Giving your protagonists command of beyond-human forces cannot make them automatic heroes, future writers. If it did, then Rey would be far more popular than she is. To have a champion, powered or not, whom the audience believes in and relates to you need a full person, not a powerful marionette with strings attached.
Heroes are not – they cannot – be made by superpowers, anymore than we are made by our more mundane talents. We each receive the raw material for goodness and even greatness at our conception. If we nurture that talent throughout our lives, directing and offering it to the One who gave it to us, then we achieve the ends for which we were sent into the world. Those who become champions, in life and in fiction, rise to that occasion by consistently choosing to be good people despite the temptations pulling at them.

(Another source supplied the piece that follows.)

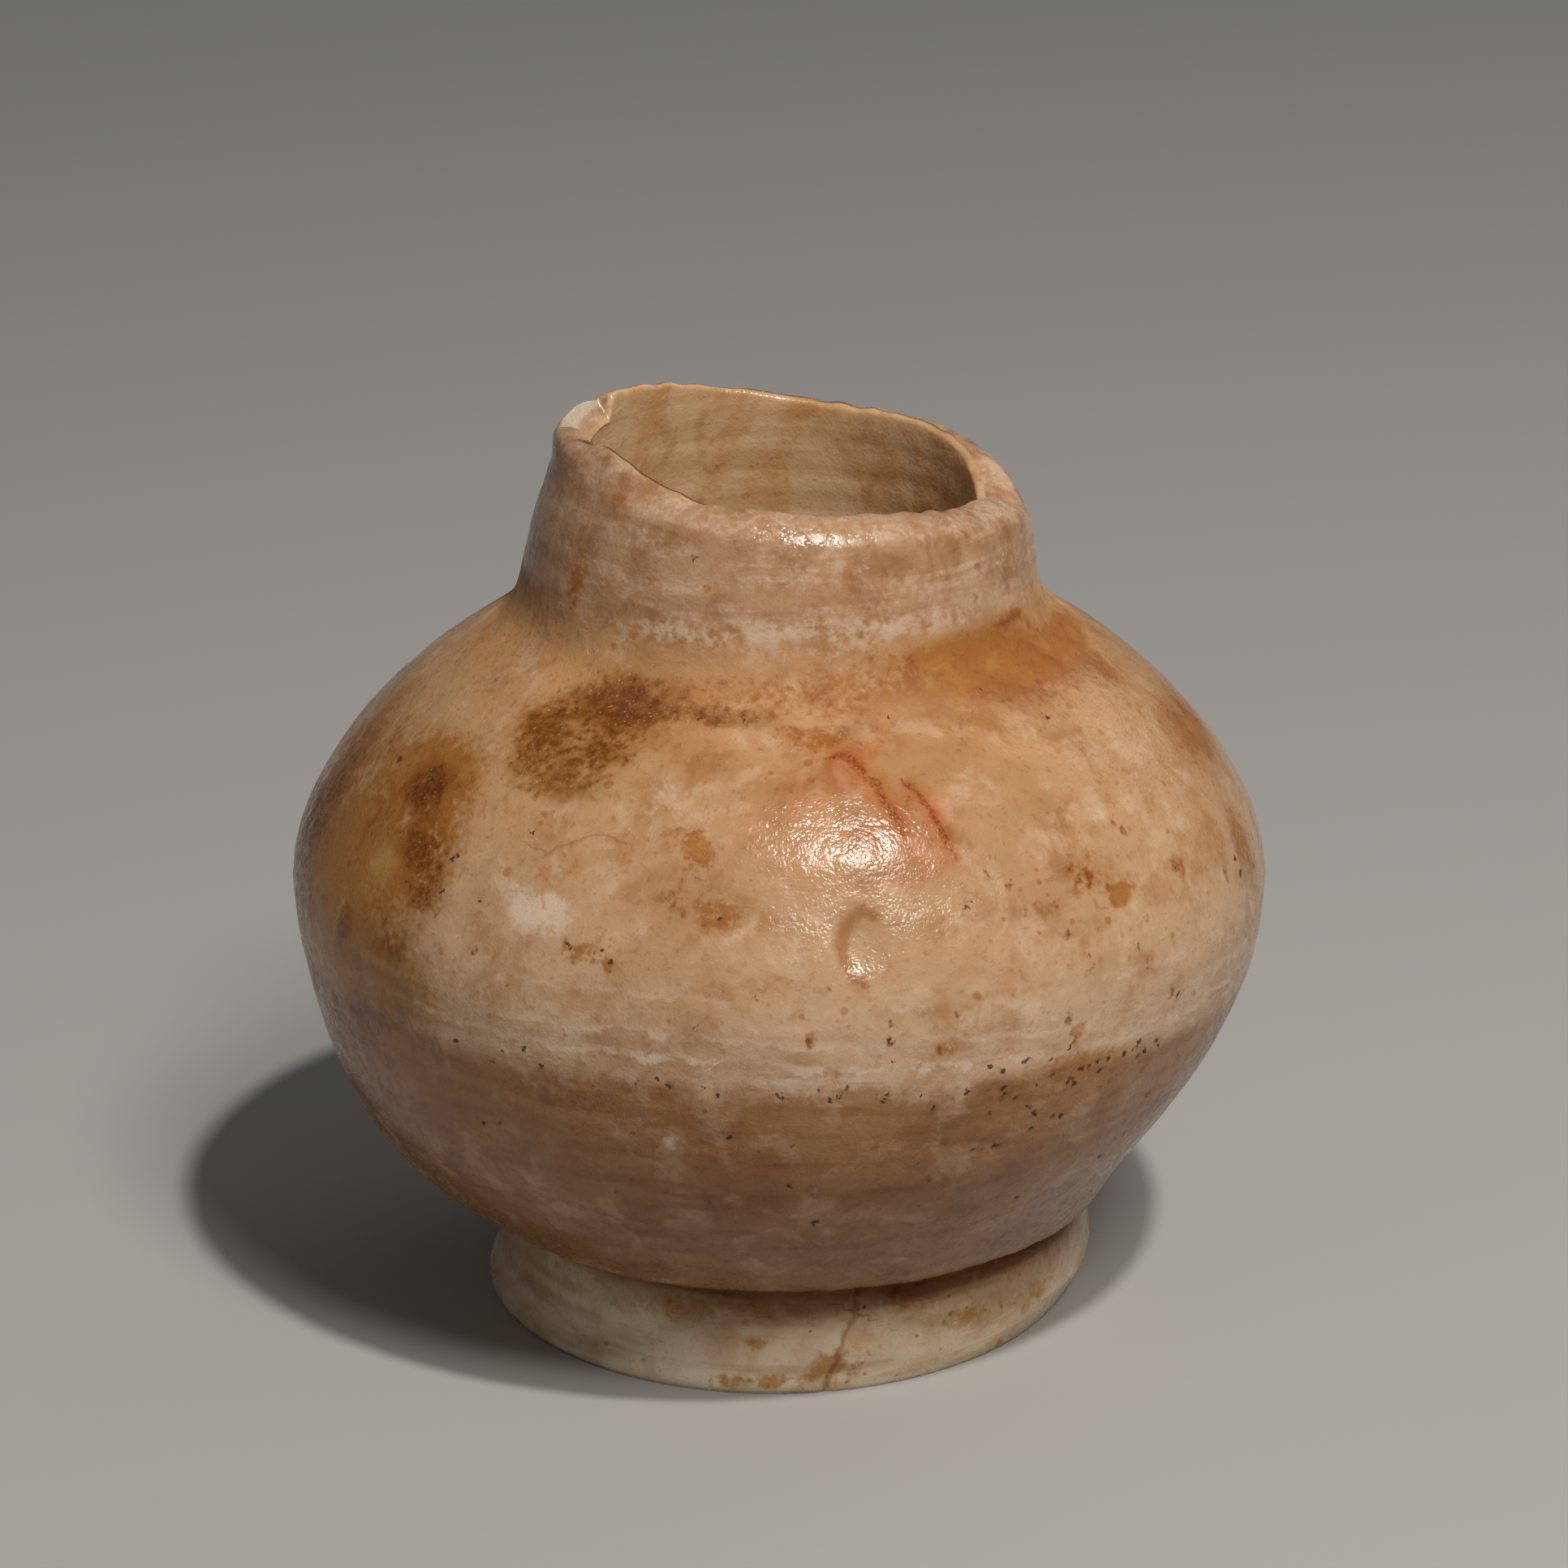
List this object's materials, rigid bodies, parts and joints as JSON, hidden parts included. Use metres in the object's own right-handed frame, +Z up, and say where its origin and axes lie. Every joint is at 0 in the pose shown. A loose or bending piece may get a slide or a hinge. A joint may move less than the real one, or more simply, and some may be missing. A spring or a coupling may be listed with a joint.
{
  "type": "kohl jar",
  "caption": "Small squat carved stone jar for eye paint, with a low disc foot, a full round body, a short neck with a broken rim, and a drilled hollow.",
  "frame": {"origin": "on the ground, under the middle of the body", "axes": "+Z up through the mouth; -Y towards the viewer of the picture, +X to the right in it, where the rim is lowest"},
  "size_m": [0.05, 0.05, 0.0465],
  "materials": {
    "banded_alabaster": "worn waxy polish, translucent cream to tan stone with brown and rust stains"
  },
  "bodies": {
    "root": {"kohl_jar": "banded_alabaster"}
  },
  "joints": []
}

Fancy superpowers or magical abilities are, in the end, no different from the other tools in the protagonist’s arsenal. They are very attractive, highly enjoyable paraphernalia, but of themselves they cannot make your character great. He or she has to do that by pursuing the truth and The Truth on his or her own initiative. There are no shortcuts or formulas that change this fact, and to try to find one causes more harm than good, as Last Jedi attests.
If you are considering creating empowered characters, future writers, keep this distinction in mind. Although it is not a great film, Thor: The Dark World proved that even a poorly plotted tale can be enjoyable and please the audience if the characterization of its hero is well done. The film would be better if the plot had been handled differently, of course, but that does not make it a terrible specimen for study. It certainly does not mean a writer cannot learn from its good points as well as it bad ones.
So go forth fearlessly, future writers! Write about some truly impressive witches, wizards, mystical space knights – and, yes, superheroes – that will leave your audience clamoring for more such protagonists!